Who Knew Growing Up Could Be This Hard?

Who Knew Growing Up Could Be This Hard?

Wednesday, December 5, 2012

Shattered Hopes and Scattered Dreams

"Tell me why, you're so hard to forget. Don't remind me, I'm not over it."
-A Little Too Not Over You, David Archuleta


It was always you. You were the one giving me hope day by day. The one running through my mind hour by hour, minute by minute, second by second... I really thought that one day, maybe, just maybe... I won't have to dream anymore. My eyes gazed into the starry night sky as pictures of me and Cedric ran through my mind. Picture perfect moments could have been real if I just gave it a shot. But I'm a coward. Besides, it's too late now.

Imagine liking a person, for as long as you can remember. It's not an addiction, it's not an obsession. It's just a person that makes you feel like the world is not that bad after all. Cedric was one of those guys. He is one of the people in my life that mean the world to me. I get worried for no reason whenever he gets hurt; may it be physically or mentally. I tend to care about him a little too much. I fell head over heels, in the clouds, warm and fuzzy on the inside whenever he smiled. His smile. He deserves the best smile award. His shy smiles always meant something to me. 

Dreaming about one day, getting to let out all of what you felt towards him. Sending him little love notes and sharing your deepest secrets. Getting morning calls and meeting him at a place only the two of us would know. He was the one I wanted to spend my forever with. He was the one that could make my stomach do a perfect triple back flip which could have won first place in the Olympics. Cedric had a way of making me feel like I could fly with the little things he does. We were never together, we were never an item, we were barely even best friends. In fact, we were just two people who knew each other from school; Acquaintances. That is all we were. But I felt a connection. A spark. But, indeed, he obviously doesn't feel the same. 

Cedric won many girls' hearts. Not mine alone. He even won my parents hearts *which is really rare and hard for someone to do*. He was always with someone, every year if I'm not mistaken. He was the 'IT' guy everyone liked. Many girls have fallen in and out of love with him. And, in every moment, I felt his pain, his joy, his sadness, his happiness... Even if we're not best friends, even if he didn't tell me, I was there to share the moments from afar. I hated how I felt. I hated how I couldn't move on. I hated how I was so into him. I guess I fell too deep into this hole. 

There's always a time where he makes me feel like a freak. A freak who is obsessed with him. A person who always sniffs his butt, if you must. You can feel the coldness when he doesn't want to talk to you. When he's with his friends, he won't even look your way. But when he is alone, it's different. You don't need hints to know. I didn't understand WHY. Why does he have to act different around me when he has his pals by his side? Am I too ugly? too unsocial-able? too low-standard for you? It makes me feel so angry til the point where I start thinking that me and him are never going to have a future together, let alone being close friends. Me and Cedric, Cedric and I, we were nothing but a Grammy Award Winning love-story that will never happen. 
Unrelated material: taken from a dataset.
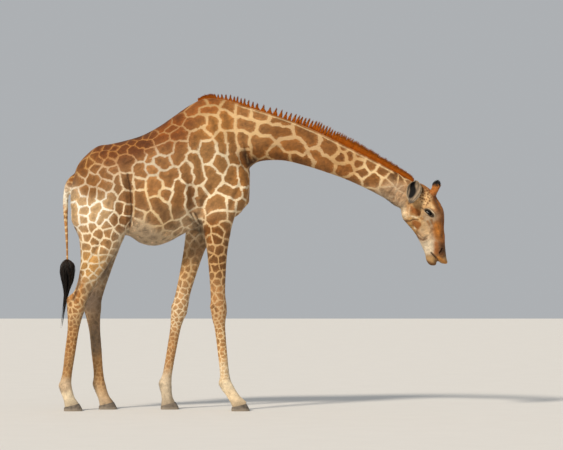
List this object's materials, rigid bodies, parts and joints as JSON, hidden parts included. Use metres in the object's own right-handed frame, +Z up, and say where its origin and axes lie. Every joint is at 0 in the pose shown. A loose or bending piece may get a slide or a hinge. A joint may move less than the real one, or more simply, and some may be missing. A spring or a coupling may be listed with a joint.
{
  "type": "giraffe",
  "caption": "Life-size standing giraffe with its long neck stretched forward and its head hanging down, as if browsing, on legs set apart.",
  "frame": {"origin": "on the ground, under the middle of the box round the whole animal", "axes": "+X the way the animal faces, +Y its left, +Z up"},
  "size_m": [3.3292, 0.6594, 2.722],
  "materials": {
    "coat": "short flat hair, brown patches on a cream ground",
    "face": "short flat hair, rust brow and nose, cream jaw",
    "shank": "very short hair, tan with faint freckles, cream at the pasterns",
    "mane": "stiff upright rust-brown hair",
    "tail_hair": "long black hair",
    "ear": "short hair, pale rim, grey inside",
    "ossicone": "short hair, black at the tip",
    "eye": "wet, very dark brown",
    "hoof": "worn grey-brown horn"
  },
  "bodies": {
    "root": {"trunk": "coat", "neck_lower": "coat", "neck_upper": "coat", "head": "face", "tail": "coat", "foreleg_right_forearm": "coat", "foreleg_right_cannon": "shank", "foreleg_right_pastern": "shank", "foreleg_left_forearm": "coat", "foreleg_left_cannon": "shank", "foreleg_left_pastern": "shank", "hindleg_right_gaskin": "coat", "hindleg_right_cannon": "shank", "hindleg_right_pastern": "shank", "hindleg_left_gaskin": "coat", "hindleg_left_cannon": "shank", "hindleg_left_pastern": "shank", "mane": "mane", "tail_tuft": "tail_hair", "ear_right": "ear", "ossicone_right": "ossicone", "eye_right": "eye", "ear_left": "ear", "ossicone_left": "ossicone", "eye_left": "eye", "claw_foreleg_right_outer": "hoof", "claw_foreleg_right_inner": "hoof", "claw_foreleg_left_outer": "hoof", "claw_foreleg_left_inner": "hoof", "claw_hindleg_right_outer": "hoof", "claw_hindleg_right_inner": "hoof", "claw_hindleg_left_outer": "hoof", "claw_hindleg_left_inner": "hoof"}
  },
  "joints": []
}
But, when his friends are not around, he turn into this person who I can never stay mad at. A person who makes me feel on top of the world! WHY DO YOU HAVE TO DO THAT?! Maybe I'm not the only girl who feels like this, maybe I am. You never really know.
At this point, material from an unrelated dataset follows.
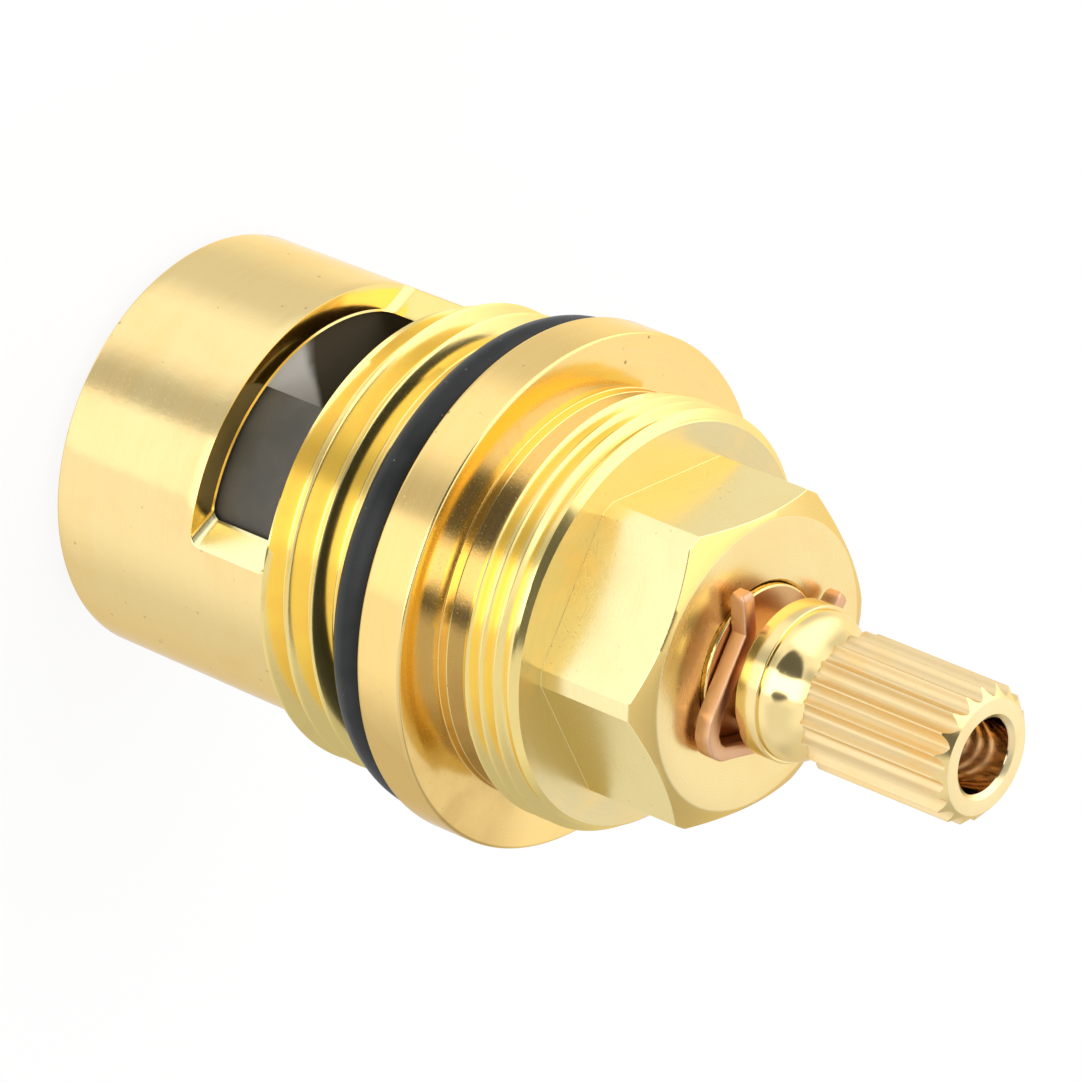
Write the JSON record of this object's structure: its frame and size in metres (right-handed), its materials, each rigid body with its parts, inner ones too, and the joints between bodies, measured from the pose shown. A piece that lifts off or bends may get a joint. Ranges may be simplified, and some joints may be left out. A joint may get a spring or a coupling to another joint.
{
  "type": "ceramic disc tap cartridge",
  "caption": "Quarter-turn brass tap cartridge with ceramic discs, side water windows, hexagon, retaining clip and splined stem.",
  "frame": {"origin": "on the axis, at the lowest point of the base seal's lip", "axes": "+Z along the axis from the base seal to the tip of the stem; the first water window faces -Y and a flat of the hexagon faces +X"},
  "size_m": [0.0292, 0.0292, 0.0563],
  "materials": {
    "brass_housing": "turned brass, satin on the cage and bright on the threads, flange and hexagon",
    "brass_stem": "bright turned brass",
    "bronze": "bright copper-coloured spring bronze",
    "rubber": "matte black moulded rubber",
    "dark_ceramic": "matte dark grey ceramic, lapped on its face",
    "white_ceramic": "white ceramic, lapped on its face",
    "white_plastic": "natural white moulded plastic"
  },
  "bodies": {
    "housing": {"housing": "brass_housing", "flange_o_ring": "rubber", "fixed_disc": "white_ceramic", "base_seal": "rubber", "support_ring": "white_plastic"},
    "stem": {"stem": "brass_stem", "retaining_clip": "bronze", "stem_o_ring_lower": "rubber", "stem_o_ring_upper": "rubber", "glide_washer": "white_plastic", "moving_disc": "dark_ceramic"}
  },
  "joints": [
    {"name": "stem_turn", "type": "hinge", "parent": "housing", "child": "stem", "pos_m": [0, 0, 0.03], "axis": [0, 0, 1], "range_deg": [0, 90]}
  ]
}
I'm starting to think that it's better of this way. Cedric living his life and I'll live in mine. I'll keep on thinking he's that one guy who I'll never get, and he can go on chasing other girls. I'm already emotional about something so small like that. Imagine if we were together, the world would be drowning in my tears .

" Love is a damaging mistake and its accomplice, Hope, is a treacherous illusion." - Zaza Azahar (@ZZazot)



It's that time of year to erase you from my memory, maybe this time I won't leave any marks.